Thursday, October 06, 2005

All About Mike

Another True Story: I had an artist friend back in the late 80's. He was a superb illustrator and top notch neurotic. He made an okay living at the former. As to the latter, it gave him ulcers and other such chronic tics, plus, a tendency to make new friends (me, for instance)he could call up in the wee hours of the morning and talk to and talk to and talk to and talk to and talk to -- and talk to and talk to and talk to.

Still, he was such a smart sort of guy, it was like listening to PBS radio, only the PBS radio had a show on a bit too often about how this guy really hated his mother and never would speak to his mother and hung up the phone any time she called. He also told his wife to hang up on his mother whenever she called.

He hated his mother, he said, because she didn't believe art was worth anything and that he should do something better with his time than draw pictures and stuff.

I'd met his mother a few times.

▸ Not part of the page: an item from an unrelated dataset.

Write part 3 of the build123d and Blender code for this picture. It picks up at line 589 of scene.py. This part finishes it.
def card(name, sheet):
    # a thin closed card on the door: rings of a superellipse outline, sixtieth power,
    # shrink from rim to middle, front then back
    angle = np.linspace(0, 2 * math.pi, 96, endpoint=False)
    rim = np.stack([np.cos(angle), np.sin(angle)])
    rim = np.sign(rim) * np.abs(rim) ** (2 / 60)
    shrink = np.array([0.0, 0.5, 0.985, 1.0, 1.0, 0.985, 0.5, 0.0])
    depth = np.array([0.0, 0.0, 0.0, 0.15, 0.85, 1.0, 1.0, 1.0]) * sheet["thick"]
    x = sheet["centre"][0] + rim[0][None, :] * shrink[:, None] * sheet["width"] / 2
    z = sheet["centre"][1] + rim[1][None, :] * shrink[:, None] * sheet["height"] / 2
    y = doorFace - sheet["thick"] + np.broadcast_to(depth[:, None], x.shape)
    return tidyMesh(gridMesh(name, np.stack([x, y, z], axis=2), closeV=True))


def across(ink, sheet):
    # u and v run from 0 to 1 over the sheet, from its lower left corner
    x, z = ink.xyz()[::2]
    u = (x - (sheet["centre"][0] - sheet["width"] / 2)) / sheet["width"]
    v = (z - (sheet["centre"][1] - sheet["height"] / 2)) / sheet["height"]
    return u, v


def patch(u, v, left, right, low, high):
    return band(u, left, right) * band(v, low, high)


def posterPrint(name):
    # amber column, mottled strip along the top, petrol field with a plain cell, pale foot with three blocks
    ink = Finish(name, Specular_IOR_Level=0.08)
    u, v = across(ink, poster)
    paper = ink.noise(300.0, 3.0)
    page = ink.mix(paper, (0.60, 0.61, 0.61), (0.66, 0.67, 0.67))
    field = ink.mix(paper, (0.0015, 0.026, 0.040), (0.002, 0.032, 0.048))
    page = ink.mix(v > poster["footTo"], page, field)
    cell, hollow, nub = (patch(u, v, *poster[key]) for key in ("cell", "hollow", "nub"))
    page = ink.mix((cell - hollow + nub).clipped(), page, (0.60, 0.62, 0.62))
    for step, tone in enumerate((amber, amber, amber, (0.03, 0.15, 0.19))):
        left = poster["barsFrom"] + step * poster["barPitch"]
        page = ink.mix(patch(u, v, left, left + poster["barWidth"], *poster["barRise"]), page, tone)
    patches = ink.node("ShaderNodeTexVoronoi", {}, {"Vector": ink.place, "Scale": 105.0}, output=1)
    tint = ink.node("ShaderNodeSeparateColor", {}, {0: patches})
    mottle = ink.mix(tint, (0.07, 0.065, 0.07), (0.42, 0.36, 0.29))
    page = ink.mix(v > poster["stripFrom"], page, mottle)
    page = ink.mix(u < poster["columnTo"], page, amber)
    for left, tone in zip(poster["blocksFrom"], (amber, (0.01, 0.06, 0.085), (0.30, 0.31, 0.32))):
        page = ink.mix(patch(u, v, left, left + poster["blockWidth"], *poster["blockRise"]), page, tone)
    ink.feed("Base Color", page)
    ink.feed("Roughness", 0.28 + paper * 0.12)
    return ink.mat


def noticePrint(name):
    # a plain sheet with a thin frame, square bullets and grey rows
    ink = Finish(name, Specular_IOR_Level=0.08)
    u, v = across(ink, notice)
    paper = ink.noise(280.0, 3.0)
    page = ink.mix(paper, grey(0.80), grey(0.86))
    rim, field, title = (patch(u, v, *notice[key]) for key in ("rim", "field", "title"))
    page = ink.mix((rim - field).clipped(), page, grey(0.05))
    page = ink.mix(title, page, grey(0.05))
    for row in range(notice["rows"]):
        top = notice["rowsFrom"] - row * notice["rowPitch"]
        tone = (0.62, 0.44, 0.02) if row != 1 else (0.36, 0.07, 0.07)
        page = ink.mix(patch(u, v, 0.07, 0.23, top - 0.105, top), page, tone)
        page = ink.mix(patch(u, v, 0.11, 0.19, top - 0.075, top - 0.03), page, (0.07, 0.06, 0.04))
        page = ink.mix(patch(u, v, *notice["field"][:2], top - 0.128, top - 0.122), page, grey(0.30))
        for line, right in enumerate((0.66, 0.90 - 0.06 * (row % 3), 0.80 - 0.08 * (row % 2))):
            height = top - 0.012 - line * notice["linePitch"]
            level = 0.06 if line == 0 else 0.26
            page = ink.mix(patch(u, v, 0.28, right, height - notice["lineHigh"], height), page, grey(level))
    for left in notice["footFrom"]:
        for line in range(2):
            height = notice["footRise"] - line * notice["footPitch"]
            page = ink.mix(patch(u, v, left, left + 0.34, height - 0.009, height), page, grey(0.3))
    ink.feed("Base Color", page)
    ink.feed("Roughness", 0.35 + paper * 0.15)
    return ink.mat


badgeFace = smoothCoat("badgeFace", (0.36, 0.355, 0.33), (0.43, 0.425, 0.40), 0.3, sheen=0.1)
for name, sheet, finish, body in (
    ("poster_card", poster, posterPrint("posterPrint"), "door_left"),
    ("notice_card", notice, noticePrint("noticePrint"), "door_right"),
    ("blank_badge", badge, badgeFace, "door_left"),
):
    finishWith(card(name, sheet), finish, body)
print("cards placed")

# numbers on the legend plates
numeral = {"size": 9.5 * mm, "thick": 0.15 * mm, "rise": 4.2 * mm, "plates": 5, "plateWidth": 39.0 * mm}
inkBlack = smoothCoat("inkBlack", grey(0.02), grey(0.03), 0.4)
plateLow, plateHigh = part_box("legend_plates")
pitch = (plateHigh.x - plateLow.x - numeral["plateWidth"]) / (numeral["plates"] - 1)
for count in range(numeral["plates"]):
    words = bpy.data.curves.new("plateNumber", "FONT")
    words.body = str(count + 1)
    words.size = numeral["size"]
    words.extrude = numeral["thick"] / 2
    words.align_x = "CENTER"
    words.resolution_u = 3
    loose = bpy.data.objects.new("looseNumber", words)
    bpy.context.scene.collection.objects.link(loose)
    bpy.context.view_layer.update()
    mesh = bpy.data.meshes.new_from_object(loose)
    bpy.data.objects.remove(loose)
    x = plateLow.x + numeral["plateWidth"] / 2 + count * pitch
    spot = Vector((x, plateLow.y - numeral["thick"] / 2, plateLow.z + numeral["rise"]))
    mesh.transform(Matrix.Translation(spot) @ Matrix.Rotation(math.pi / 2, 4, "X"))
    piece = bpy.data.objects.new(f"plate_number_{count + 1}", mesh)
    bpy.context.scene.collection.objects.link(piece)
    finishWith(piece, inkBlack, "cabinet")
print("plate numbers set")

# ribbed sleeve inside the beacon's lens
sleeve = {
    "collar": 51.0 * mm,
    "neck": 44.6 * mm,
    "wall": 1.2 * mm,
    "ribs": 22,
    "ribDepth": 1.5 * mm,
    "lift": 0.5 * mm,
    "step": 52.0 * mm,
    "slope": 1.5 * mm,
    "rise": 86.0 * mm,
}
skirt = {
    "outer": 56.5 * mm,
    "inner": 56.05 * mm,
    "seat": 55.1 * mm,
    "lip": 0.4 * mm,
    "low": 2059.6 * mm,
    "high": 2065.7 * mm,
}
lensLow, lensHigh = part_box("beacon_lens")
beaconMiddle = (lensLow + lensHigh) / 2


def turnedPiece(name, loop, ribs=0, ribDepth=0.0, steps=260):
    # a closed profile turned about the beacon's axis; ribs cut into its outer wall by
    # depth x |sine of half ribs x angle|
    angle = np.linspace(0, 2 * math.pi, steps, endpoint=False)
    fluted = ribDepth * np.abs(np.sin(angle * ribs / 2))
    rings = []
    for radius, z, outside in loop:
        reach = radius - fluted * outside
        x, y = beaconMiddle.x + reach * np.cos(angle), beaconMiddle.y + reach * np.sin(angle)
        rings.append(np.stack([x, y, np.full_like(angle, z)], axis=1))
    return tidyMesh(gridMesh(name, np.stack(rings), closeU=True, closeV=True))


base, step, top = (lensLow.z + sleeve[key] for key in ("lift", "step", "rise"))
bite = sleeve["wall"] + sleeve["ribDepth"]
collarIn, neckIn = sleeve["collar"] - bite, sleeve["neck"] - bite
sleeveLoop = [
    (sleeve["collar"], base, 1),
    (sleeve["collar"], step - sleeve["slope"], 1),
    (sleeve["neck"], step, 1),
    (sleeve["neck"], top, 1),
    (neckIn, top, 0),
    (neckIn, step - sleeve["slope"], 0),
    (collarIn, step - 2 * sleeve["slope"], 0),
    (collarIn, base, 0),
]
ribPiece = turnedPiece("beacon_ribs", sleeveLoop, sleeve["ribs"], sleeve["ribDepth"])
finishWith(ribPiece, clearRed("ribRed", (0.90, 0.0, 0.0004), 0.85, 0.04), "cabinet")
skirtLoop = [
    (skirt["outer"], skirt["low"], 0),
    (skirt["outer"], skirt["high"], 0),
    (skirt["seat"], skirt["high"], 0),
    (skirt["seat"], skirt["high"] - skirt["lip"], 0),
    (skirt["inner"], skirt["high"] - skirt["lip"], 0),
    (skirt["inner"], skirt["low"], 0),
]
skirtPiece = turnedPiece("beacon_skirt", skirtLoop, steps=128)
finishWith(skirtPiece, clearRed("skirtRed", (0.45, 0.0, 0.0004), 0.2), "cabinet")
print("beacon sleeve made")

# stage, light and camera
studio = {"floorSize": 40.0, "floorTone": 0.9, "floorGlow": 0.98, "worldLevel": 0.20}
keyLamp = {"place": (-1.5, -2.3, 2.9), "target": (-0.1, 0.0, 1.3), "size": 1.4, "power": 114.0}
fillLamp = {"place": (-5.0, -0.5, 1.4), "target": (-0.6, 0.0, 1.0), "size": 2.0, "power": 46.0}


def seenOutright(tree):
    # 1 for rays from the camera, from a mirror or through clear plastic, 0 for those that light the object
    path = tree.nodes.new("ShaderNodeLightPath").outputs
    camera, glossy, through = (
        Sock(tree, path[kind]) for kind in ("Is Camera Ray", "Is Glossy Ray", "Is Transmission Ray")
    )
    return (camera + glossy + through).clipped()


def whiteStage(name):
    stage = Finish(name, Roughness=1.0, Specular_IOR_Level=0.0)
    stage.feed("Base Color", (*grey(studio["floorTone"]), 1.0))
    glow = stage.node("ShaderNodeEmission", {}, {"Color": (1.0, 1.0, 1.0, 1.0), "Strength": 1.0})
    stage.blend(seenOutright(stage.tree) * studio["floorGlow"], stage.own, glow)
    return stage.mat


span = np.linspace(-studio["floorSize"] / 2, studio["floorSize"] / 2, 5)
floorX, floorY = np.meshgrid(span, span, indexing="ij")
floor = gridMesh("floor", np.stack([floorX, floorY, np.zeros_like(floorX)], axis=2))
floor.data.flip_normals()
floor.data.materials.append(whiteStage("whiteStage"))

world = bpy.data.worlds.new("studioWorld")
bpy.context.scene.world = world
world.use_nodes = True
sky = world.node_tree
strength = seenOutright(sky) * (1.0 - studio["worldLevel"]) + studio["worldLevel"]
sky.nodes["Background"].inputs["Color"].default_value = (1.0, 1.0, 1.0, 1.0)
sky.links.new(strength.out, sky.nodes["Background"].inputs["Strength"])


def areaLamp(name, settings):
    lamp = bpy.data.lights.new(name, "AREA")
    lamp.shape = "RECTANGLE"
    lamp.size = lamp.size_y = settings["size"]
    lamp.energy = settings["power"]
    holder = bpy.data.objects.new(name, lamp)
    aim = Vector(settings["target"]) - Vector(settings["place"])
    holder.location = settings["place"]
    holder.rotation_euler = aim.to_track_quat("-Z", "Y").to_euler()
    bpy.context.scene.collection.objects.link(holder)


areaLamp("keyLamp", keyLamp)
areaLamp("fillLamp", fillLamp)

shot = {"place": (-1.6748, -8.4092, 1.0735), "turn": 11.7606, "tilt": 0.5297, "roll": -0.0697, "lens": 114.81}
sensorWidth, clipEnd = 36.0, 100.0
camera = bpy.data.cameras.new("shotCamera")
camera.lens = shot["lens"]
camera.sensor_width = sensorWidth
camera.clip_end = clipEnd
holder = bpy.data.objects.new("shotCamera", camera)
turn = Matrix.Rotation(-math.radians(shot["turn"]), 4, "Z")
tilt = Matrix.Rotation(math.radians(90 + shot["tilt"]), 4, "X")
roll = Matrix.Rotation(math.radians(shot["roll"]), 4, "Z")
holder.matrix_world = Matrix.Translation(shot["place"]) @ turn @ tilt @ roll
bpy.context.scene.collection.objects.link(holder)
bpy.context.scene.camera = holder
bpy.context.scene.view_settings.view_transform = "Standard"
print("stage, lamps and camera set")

She was called "Bob." Funny, same name as my father. I suppose it was short for Roberta. Seemed like a nice-enough lady. She didn't seem like a female army tank. And if she had ever told Mike he shouldn't be just spending his life drawing pictures and stuff, I imagined it was something like, "Honey, you're such a smart boy with so many etc. etc., do you really think that what you want to do is draw pictures for a living?"

And when he wasn't drawing pictures and stuff (even illustrations of Goodyear Tires) or talking ad infinitum, he was going to a psychiatrist.

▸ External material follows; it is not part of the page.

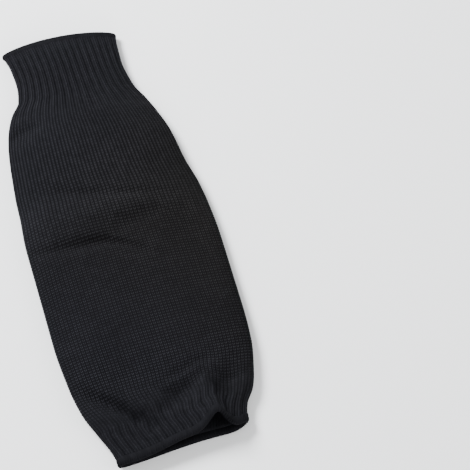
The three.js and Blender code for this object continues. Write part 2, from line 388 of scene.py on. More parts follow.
# A smooth curve through values at its stops, with no overshoot.
def curve_at(stops, values, place):
    steps = np.diff(values) / np.diff(stops)
    slopes = np.empty(len(values))
    slopes[0], slopes[-1] = steps[0], steps[-1]
    before, after = steps[:-1], steps[1:]
    rising = before * after > 0
    total = np.where(rising, before + after, 1.0)
    slopes[1:-1] = np.where(rising, 2 * before * after / total, 0.0)
    i = np.clip(np.searchsorted(stops, place, side="right") - 1, 0, len(stops) - 2)
    span = stops[i + 1] - stops[i]
    t = np.clip((place - stops[i]) / span, 0, 1)
    ease = t * t * (3 - 2 * t)
    leaving = t * (1 - t) ** 2 * span * slopes[i]
    arriving = t * t * (t - 1) * span * slopes[i + 1]
    return values[i] + (values[i + 1] - values[i]) * ease + leaving + arriving


def column_at(key, place):
    return curve_at(STATIONS["place"], STATIONS[key], place)


# Shades of a stitch against its crest: how dark the gaps are, from the depth of the stitches, and
# how dark the valleys between ribs are, from the depth of the ribs.
def shades(stitch, rib):
    gap_shade = np.clip(stitch * GAP_SHADE_FOR_DEPTH, 0, DARKEST_GAP)
    valley_shade = np.clip(rib * VALLEY_SHADE_FOR_DEPTH, 0, DARKEST_VALLEY)
    return gap_shade, valley_shade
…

One day after some tests the psychiatrist told him he was "bipolar schizophrenic," I think the term was. The psychiatrist was going to prescribe some Prozac, which was the going thing then.

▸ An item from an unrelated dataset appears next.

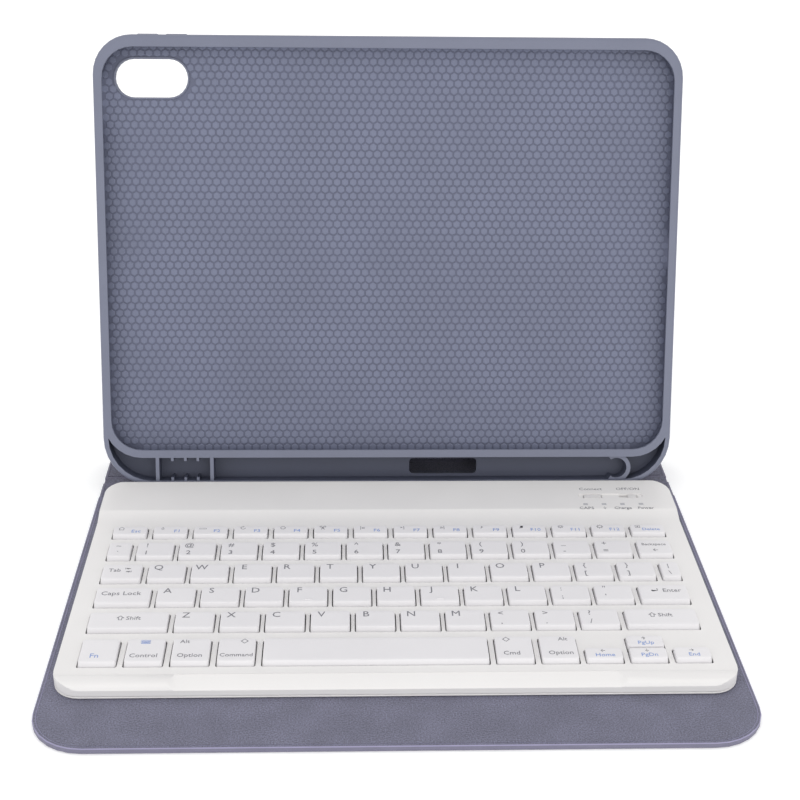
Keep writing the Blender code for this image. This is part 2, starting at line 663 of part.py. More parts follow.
def key_layout():
    """What key_block needs for every key node: its name, its caps' edges and its shape."""
    near = [ROW5_NEAR + i * ROW_PITCH for i in range(5)]
    letters = (KEY_PITCH, KEY_TOP_W)
    run = run_of_keys(KEYS_LEFT + F_PITCH, F_PITCH, F_TOP_W, 12)
    escape = ("escape_key", KEYS_LEFT + F_TOP_W)
    delete = ("delete_key", KEYS_RIGHT - 14.0 * MM)
    layout = key_row("function", near[4], ROW1_DEPTH, escape, run, delete)
    rows = (
        ("number", 3, "grave_key", -107.0, -104.4, 12, "backspace_key", 101.9),
        ("upper", 2, "tab_key", -100.6, -97.9, 12, "backslash_key", 108.3),
        ("home", 1, "caps_lock_key", -95.1, -92.5, 11, "enter_key", 96.6),
        ("lower", 0, "left_shift_key", -86.4, -83.7, 10, "right_shift_key", 88.2),
    )
    for row, step, first, first_end, start, count, last, last_start in rows:
        run = run_of_keys(start * MM, *letters, count)
        first_key = (first, first_end * MM)
        last_key = (last, last_start * MM)
        layout += key_row(row, near[step], FULL_DEPTH, first_key, run, last_key)
    bottom_row = (
        ("fn_key", -116.1, -102.6),
        ("control_key", -99.5, -85.8),
        ("option_key", -82.7, -69.0),
        ("command_key", -65.9, -52.4),
        ("space_bar", -49.3, 33.5),
        ("right_command_key", 36.5, 50.1),
        ("right_option_key", 53.1, 66.6),
        ("arrow_left_key", 69.5, 82.9),
        ("arrow_down_key", 85.9, 99.4),
        ("arrow_right_key", 102.5, 115.6),
    )
    for name, left, right in bottom_row:
        depth = ARROW_DEPTH if name.startswith("arrow") else ROW6_DEPTH
        margin = ARROW_MARGIN if name == "arrow_down_key" else WEB_MARGIN
        cap = [(left * MM, right * MM)]
        layout.append((name, cap, ROW6_NEAR, depth, KEY_LEAN, KEY_FOOT, margin))
        if name == "arrow_down_key":
            used = ARROW_DEPTH + ARROW_SPLIT
            shape = (ROW6_NEAR + used, ROW6_DEPTH - used, 0.3 * MM, 0.1 * MM, ARROW_MARGIN)
            layout.append(("arrow_up_key", cap, *shape))
    return layout


def key_openings():
    """Cuts one opening in the deck for each cap; the two stacked arrow keys share theirs."""
    bm = bmesh.new()
    clear = KEY_FLARE + KEY_GAP
    for name, tops, near, depth, _, foot, _ in key_layout():
        if name == "arrow_up_key":
            continue
        far = ROW6_NEAR + ROW6_DEPTH if name == "arrow_down_key" else near + depth
        for left, right in tops:
            outline = rounded(
                left - clear, near + foot - KEY_GAP, right + clear, far + clear, 0.8 * MM, 0.8 * MM, 3
            )
            hole = prism(outline, KEY_PLATE_LOW - 0.5 * MM, 2 * HUMP_Z)
            mesh = bpy.data.meshes.new("hole")
            hole.to_mesh(mesh)
            hole.free()
            bm.from_mesh(mesh)
            bpy.data.meshes.remove(mesh)
    return bm


# ---- assembly -------------------------------------------------------------------------------


def build():
    skins = {
        "skin": material("cover_leather", (0.27, 0.26, 0.38), 0.62),
        "board": material("grey_board", (0.35, 0.33, 0.30), 0.9),
        "lining": material("microfibre", (0.19, 0.19, 0.26), 0.95),
        "tpu": material("lavender_tpu", (0.19, 0.20, 0.28), 0.5),
        "white": material("white_plastic", (0.78, 0.76, 0.75), 0.45),
        "grey": material("grey_plastic", (0.55, 0.55, 0.56), 0.45),
        "clear": material("clear_plastic", (0.80, 0.80, 0.82), 0.2),
        "steel": material("steel", (0.60, 0.60, 0.62), 0.35, 1.0),
        "silicone": material("silicone", (0.75, 0.75, 0.75), 0.6),
        "pcb": material("circuit_green", (0.03, 0.20, 0.09), 0.5),
        "foil": material("battery_foil", (0.60, 0.62, 0.64), 0.4, 0.6),
    }
    base_panel(skins)
    spine = empty("front_hinge", (0.0, FRONT_HINGE_Y, HINGE_Z))
    spine_end = SPINE_LENGTH - HINGE_CLEAR
    folio_panel("spine", spine, HINGE_CLEAR, spine_end, BASE_WIDTH, 0.0, skins, STRIP_TOP, STRIP_LAYERS)
    flap = empty("rear_hinge", (0.0, REAR_HINGE_Y, HINGE_Z), FLAP_ANGLE)
    flap_end = FLAP_LENGTH - HINGE_CLEAR
    folio_panel("flap", flap, HINGE_CLEAR, flap_end, BACK_WIDTH, 0.0, skins)
    tray = empty("tray_frame", TRAY_ORIGIN, LEAN - math.pi / 2)
    tray_shell(tray, skins)
    back_panel(tray, skins)
    top_case(skins)
    keyboard_inside(skins)
    controls(skins)
    for shape in key_layout():
        key_block(*shape, skins)


clear_scene()
PARTS = collection("tablet_keyboard_case")
CUTTERS = collection("cutters")
build()
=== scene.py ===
"""Looks of the tablet keyboard case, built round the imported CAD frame.

Lengths are in metres, or in millimetres and multiplied by MM where a mesh is made from them.
"""

import json
import math

import bmesh
import bpy
from mathutils import Matrix, Vector


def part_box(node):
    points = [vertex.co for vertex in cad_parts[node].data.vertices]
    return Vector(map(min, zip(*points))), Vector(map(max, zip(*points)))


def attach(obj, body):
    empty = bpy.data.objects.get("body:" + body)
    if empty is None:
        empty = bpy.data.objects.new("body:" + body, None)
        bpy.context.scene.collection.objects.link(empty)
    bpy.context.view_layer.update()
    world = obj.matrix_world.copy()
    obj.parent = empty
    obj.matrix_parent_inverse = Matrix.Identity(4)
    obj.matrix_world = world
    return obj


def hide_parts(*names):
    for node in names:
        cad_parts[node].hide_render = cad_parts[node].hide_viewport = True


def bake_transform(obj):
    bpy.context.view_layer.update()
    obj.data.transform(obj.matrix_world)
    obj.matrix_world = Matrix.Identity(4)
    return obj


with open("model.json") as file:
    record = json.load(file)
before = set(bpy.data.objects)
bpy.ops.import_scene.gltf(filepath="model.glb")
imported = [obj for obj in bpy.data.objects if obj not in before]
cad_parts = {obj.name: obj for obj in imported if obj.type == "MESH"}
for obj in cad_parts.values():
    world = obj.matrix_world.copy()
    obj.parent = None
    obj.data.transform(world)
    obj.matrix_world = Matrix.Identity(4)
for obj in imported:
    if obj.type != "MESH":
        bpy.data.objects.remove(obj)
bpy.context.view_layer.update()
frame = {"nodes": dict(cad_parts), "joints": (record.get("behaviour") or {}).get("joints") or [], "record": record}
NODES = frame["nodes"]
JOINTS = {joint["name"]: joint for joint in frame["joints"]}
MM = 0.001


# ---- materials ------------------------------------------------------------------------------


def linear(*rgb):
    """A colour given in 0 to 255 steps, as the shader wants it."""
    shares = [c / 255 for c in rgb]
    return [c / 12.92 if c <= 0.04045 else ((c + 0.055) / 1.055) ** 2.4 for c in shares]


ROUGH_SWING = 0.06  # how far the roughness goes either way


def material(name, colour, rough, vary=0.05, patch=12.0, grain=(), fleck=None, **sockets):
    """A surface with patches of tone, patch mm wide, and grain as (texture, size, depth) in mm.

    fleck is the size in mm and the strength of a fine speckle; sockets are other shader values.
    """
    made = bpy.data.materials.new(name)
    made.use_nodes = True
    nodes, link = made.node_tree.nodes, made.node_tree.links.new
    shader = nodes["Principled BSDF"]
    for socket, value in sockets.items():
        shader.inputs[socket.replace("_", " ")].default_value = value
    place = nodes.new("ShaderNodeTexCoord").outputs["Object"]
    tone = nodes.new("ShaderNodeTexNoise")
    tone.inputs["Scale"].default_value = 1 / (patch * MM)
    tone.inputs["Detail"].default_value = 5
    link(place, tone.inputs["Vector"])
    ramp = nodes.new("ShaderNodeValToRGB")
    link(tone.outputs["Fac"], ramp.inputs["Fac"])
    low, high = ramp.color_ramp.elements
    low.position, high.position = 0.32, 0.68
    low.color = (*[c * (1 - vary) for c in colour], 1)
    high.color = (*[min(c * (1 + vary), 1) for c in colour], 1)
    painted = ramp.outputs["Color"]
    if fleck:
        size, strength = fleck
        fine = nodes.new("ShaderNodeTexNoise")
        fine.inputs["Scale"].default_value = 1 / (size * MM)
        fine.inputs["Detail"].default_value = 3
        link(place, fine.inputs["Vector"])
        span = nodes.new("ShaderNodeMapRange")
        span.inputs["From Min"].default_value, span.inputs["From Max"].default_value = 0.3, 0.7
        span.inputs["To Min"].default_value = 1 - strength
        span.inputs["To Max"].default_value = 1 + strength
        link(fine.outputs["Fac"], span.inputs["Value"])
        mix = nodes.new("ShaderNodeVectorMath")
        mix.operation = "SCALE"
        link(painted, mix.inputs[0])
        link(span.outputs["Result"], mix.inputs["Scale"])
        painted = mix.outputs["Vector"]
    link(painted, shader.inputs["Base Color"])
    gloss = nodes.new("ShaderNodeMapRange")
    gloss.inputs["To Min"].default_value = rough - ROUGH_SWING
    gloss.inputs["To Max"].default_value = min(rough + ROUGH_SWING, 1)
    link(tone.outputs["Fac"], gloss.inputs["Value"])
    link(gloss.outputs["Result"], shader.inputs["Roughness"])
    last = None
    for texture, size, depth in grain:
        relief = nodes.new("ShaderNodeTex" + texture)
        relief.inputs["Scale"].default_value = 1 / (size * MM)
        link(place, relief.inputs["Vector"])
        bump = nodes.new("ShaderNodeBump")
        bump.inputs["Distance"].default_value = depth * MM
        link(relief.outputs[0], bump.inputs["Height"])
        if last:
            link(last, bump.inputs["Normal"])
        last = bump.outputs["Normal"]
    if last:
        link(last, shader.inputs["Normal"])
    return made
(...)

By the way, for those of you still thinking about it, Prozac apparently has as much a "side-effect" as Thorazine for "suicidal tendencies." But then, nobody reported the down-side of lobotomies for quite awhile, either.

Well Mike told me that the doctor said that, basically, Mike had never known what it was to be plain, ordinarily happy. Not sunshine happy, not ball-game-and-hot-dog happy, not play with puppy happy, no happy at all. Some people with bi-polar whatchamacallit were that way. So Mike would get this prozac, and he would know for the first time in his life, thanks to whatever chemicals it lit up in his brain, what it was like to be sniff-roses happy, birthday-card happy, peanut-butter-and-jelly-sandwich happy.

Months wore on and oddly enough, Mike never had anything to report about this new feeling of chemically triggered happiness. Nothing. I didn't ask him about it. I still think it's rather rude to ask people how happily they're doing, unless it is so conspicuous that they aren't, it'd be ruder not to offer some kind of psychological gurney.

Mike still wasn't talking to his mother, I knew that much. And he was still drawing and illustrating away. In fact, he was supposed to be making illustrations for a project I had written for him to make illustrations for that he asked me to write so that he could illustrate it.

He never had sent me anything he said he was illustrating. Finally one day, he sent me a letter, saying that he had finished an illustration for my MS of epigrams (called 'CARE AND CLEANING OF YOUR SOUL') and that he had decided to keep it for himself. Once in awhile, he said, he'd draw something else about what I'd written. But, basically, without saying it aloud, Mike had decided his illustrations were too good for me.

This man must have been truly happy with his own illustrations, since he was going to keep them to himself, and not even let me peek at one, even though it was illustrating something I'd said.

"Shame on you," I wrote back. "If you can't keep to what you said you were going to do, send me all my stuff back." (In fact, Mike had reneged on more than one illustration project while I knew him -- and those paid money). "And shame on you for wrapping your life around hatred of your mother," I wrote, something like this. Actually, I told him something like he lived torturing himself with an imaginary mother living in his belly telling him he wasn't allowed to draw pictures. I don't remember, exactly.

But in a week Mike sent me all my stuff back, including that letter. What I'd said got to him like a rolled up newspaper on a puppy's nose. I thought no more of it.

Not too long afterwards, I'd heard, Mike finally called his mother. He made up with her. Not long after that, his mother died, and left Mike seventy five million dollars, I think, from her. She was a major stockholder in an auto parts plant. I heard also that Mike wasn't doing much by way of illustrating any more, either.

If I shamed Mike into calling his mother and making up after all ("I never meant that, Mikey, what I meant was..."), I wonder if his cousin, who was otherwise slated to get all that loot at the bone-picking, has yet forgiven me. She hated her own parents for leaving her only a fixed income, like some irresponsible kid. I don't know. Is $500 a year in subscriptions to magazines one barely reads irresponsible? But maybe she doesn't know about the Aunt Bob caper. Drat the luck.